» The exercise: Give back exactly the lines running from the line that holds "Write the FreeCAD" through the line that holds "Vector = FreeCAD.Vector", ends included, and no other lines.

» Recorded information:
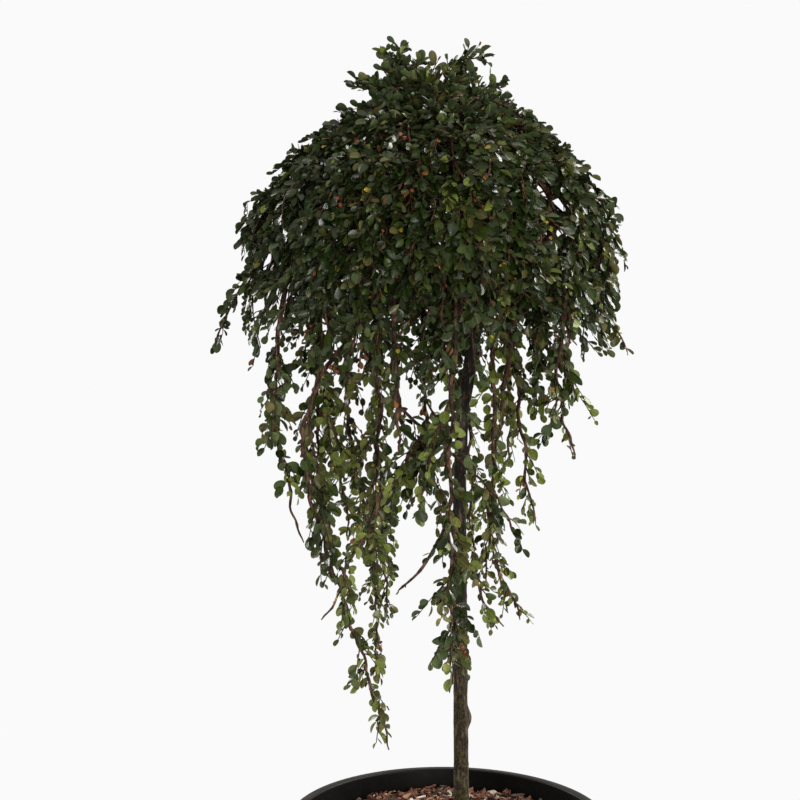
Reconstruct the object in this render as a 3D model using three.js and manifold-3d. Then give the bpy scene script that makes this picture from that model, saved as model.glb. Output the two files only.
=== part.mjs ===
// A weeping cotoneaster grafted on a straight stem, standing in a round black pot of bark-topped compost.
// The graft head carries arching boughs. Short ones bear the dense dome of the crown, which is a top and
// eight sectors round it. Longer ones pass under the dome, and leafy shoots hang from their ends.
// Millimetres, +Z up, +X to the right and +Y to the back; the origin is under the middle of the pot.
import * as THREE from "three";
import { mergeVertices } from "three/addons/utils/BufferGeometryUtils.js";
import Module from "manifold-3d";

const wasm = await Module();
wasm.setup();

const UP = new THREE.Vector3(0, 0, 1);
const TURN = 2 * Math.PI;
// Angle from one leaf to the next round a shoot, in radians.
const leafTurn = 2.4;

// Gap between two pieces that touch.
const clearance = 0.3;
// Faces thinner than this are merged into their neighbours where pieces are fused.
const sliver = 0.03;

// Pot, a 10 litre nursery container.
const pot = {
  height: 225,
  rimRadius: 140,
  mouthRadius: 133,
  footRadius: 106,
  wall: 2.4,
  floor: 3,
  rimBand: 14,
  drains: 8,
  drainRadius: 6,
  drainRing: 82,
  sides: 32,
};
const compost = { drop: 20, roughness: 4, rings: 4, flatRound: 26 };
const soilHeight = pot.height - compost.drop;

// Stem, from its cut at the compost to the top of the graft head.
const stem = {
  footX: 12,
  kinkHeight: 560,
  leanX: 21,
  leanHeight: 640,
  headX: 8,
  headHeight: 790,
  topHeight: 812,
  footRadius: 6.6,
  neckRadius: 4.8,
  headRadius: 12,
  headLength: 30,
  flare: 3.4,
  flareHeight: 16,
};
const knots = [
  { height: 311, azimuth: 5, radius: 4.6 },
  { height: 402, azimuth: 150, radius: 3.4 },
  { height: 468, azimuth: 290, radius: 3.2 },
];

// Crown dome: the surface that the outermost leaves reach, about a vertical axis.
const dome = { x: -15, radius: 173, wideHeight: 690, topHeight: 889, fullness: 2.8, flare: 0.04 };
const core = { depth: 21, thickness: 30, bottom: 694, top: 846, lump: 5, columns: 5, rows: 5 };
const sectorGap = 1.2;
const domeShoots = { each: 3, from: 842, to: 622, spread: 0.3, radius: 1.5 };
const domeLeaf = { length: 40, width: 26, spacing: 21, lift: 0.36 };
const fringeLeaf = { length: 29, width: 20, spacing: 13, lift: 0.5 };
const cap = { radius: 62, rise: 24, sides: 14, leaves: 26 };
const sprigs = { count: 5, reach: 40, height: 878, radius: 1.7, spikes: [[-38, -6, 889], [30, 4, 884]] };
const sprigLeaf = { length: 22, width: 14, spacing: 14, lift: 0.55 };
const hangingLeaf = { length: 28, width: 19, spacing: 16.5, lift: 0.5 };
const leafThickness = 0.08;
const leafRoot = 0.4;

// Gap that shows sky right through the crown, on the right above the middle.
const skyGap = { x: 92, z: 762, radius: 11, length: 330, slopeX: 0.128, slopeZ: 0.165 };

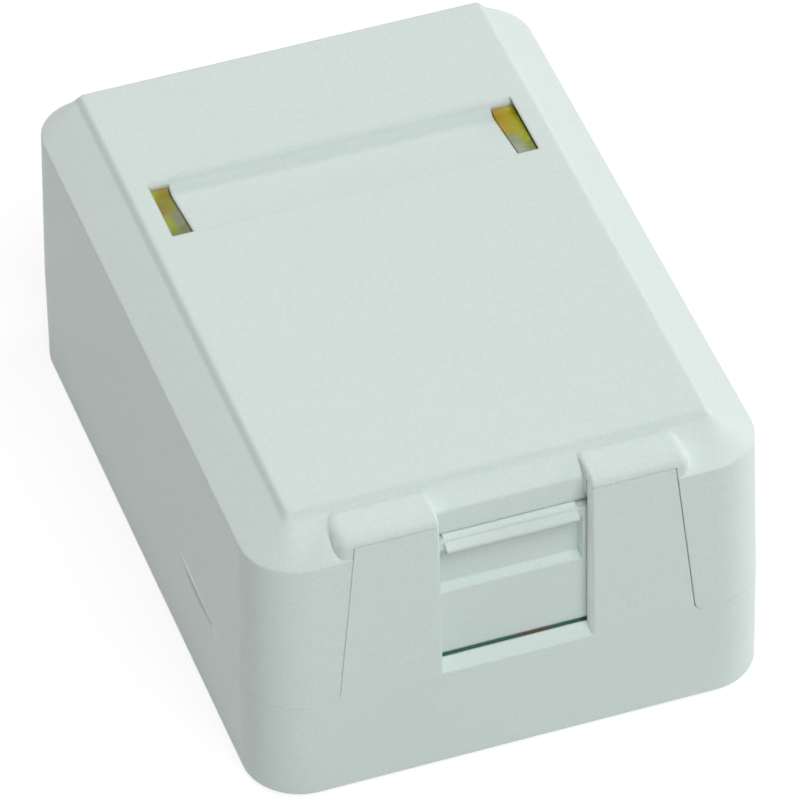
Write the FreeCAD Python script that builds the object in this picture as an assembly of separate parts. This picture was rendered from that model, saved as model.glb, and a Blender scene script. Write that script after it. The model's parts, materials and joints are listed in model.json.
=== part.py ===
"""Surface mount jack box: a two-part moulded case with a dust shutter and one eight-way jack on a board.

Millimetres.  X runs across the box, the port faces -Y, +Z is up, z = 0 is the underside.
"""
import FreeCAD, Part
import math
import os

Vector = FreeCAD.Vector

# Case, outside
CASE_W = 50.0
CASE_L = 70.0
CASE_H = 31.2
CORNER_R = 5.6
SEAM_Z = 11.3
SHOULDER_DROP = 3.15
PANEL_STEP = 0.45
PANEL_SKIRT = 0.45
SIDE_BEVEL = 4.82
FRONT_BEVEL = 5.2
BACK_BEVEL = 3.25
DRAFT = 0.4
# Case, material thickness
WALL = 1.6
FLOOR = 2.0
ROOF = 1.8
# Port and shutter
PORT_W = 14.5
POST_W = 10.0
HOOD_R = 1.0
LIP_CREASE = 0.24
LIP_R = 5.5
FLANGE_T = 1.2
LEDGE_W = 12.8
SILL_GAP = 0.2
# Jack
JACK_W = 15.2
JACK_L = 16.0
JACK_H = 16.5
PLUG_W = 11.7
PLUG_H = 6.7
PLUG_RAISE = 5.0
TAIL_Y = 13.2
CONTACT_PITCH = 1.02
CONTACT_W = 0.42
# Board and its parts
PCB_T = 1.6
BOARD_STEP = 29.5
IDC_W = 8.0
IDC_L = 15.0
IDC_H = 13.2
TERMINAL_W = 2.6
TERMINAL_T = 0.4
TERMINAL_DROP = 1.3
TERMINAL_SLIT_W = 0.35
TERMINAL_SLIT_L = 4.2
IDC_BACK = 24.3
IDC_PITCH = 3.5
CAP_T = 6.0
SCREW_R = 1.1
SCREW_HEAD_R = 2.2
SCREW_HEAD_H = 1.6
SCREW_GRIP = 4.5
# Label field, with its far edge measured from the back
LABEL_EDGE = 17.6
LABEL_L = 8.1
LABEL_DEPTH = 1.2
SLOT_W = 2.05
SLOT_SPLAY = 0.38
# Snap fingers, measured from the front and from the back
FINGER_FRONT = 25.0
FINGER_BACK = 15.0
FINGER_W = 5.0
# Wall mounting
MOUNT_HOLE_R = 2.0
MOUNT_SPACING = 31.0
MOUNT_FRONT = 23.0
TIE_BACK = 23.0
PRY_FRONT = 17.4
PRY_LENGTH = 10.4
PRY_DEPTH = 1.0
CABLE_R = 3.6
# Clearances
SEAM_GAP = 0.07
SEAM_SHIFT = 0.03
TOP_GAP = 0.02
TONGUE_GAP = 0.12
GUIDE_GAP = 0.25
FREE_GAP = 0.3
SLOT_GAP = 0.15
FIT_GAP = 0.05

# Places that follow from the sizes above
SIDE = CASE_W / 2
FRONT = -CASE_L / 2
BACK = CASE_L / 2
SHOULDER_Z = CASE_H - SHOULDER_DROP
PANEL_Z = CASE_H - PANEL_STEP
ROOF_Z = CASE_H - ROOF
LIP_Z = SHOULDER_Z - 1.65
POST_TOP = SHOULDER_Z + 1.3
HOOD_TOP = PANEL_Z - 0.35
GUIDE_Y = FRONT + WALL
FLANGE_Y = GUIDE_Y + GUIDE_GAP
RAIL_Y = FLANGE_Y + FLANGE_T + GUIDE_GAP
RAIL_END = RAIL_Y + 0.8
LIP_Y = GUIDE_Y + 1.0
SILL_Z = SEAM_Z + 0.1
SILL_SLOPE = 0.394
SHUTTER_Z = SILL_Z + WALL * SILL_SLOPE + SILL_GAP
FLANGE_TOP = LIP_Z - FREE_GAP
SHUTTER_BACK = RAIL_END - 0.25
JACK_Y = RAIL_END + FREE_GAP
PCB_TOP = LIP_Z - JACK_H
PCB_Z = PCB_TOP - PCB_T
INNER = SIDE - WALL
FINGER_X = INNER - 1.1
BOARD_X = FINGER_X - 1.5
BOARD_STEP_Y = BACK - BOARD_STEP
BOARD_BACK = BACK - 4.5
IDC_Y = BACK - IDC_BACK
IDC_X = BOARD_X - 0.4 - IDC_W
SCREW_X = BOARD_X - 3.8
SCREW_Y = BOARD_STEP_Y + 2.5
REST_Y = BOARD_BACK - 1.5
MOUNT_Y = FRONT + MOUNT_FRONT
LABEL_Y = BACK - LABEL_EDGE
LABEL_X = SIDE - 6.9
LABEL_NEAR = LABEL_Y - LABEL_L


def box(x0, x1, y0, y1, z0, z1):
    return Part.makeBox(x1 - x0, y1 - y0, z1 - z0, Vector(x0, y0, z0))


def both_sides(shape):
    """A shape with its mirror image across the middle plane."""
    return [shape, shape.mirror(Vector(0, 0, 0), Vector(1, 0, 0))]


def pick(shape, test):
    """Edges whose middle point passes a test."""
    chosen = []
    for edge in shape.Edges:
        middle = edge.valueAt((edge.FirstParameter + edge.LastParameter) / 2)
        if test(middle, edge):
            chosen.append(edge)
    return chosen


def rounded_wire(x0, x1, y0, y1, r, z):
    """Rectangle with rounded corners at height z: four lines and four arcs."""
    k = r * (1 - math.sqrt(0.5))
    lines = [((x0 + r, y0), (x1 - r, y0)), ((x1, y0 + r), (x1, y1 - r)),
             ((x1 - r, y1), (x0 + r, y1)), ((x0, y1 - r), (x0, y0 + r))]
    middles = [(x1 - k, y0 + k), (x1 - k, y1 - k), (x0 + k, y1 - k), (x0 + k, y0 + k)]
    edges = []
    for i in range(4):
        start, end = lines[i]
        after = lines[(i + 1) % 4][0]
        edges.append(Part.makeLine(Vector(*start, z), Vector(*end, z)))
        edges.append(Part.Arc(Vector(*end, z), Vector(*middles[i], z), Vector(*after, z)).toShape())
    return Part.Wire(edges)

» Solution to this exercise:
Write the FreeCAD Python script that builds the object in this picture as an assembly of separate parts. This picture was rendered from that model, saved as model.glb, and a Blender scene script. Write that script after it. The model's parts, materials and joints are listed in model.json.
=== part.py ===
"""Surface mount jack box: a two-part moulded case with a dust shutter and one eight-way jack on a board.

Millimetres.  X runs across the box, the port faces -Y, +Z is up, z = 0 is the underside.
"""
import FreeCAD, Part
import math
import os

Vector = FreeCAD.Vector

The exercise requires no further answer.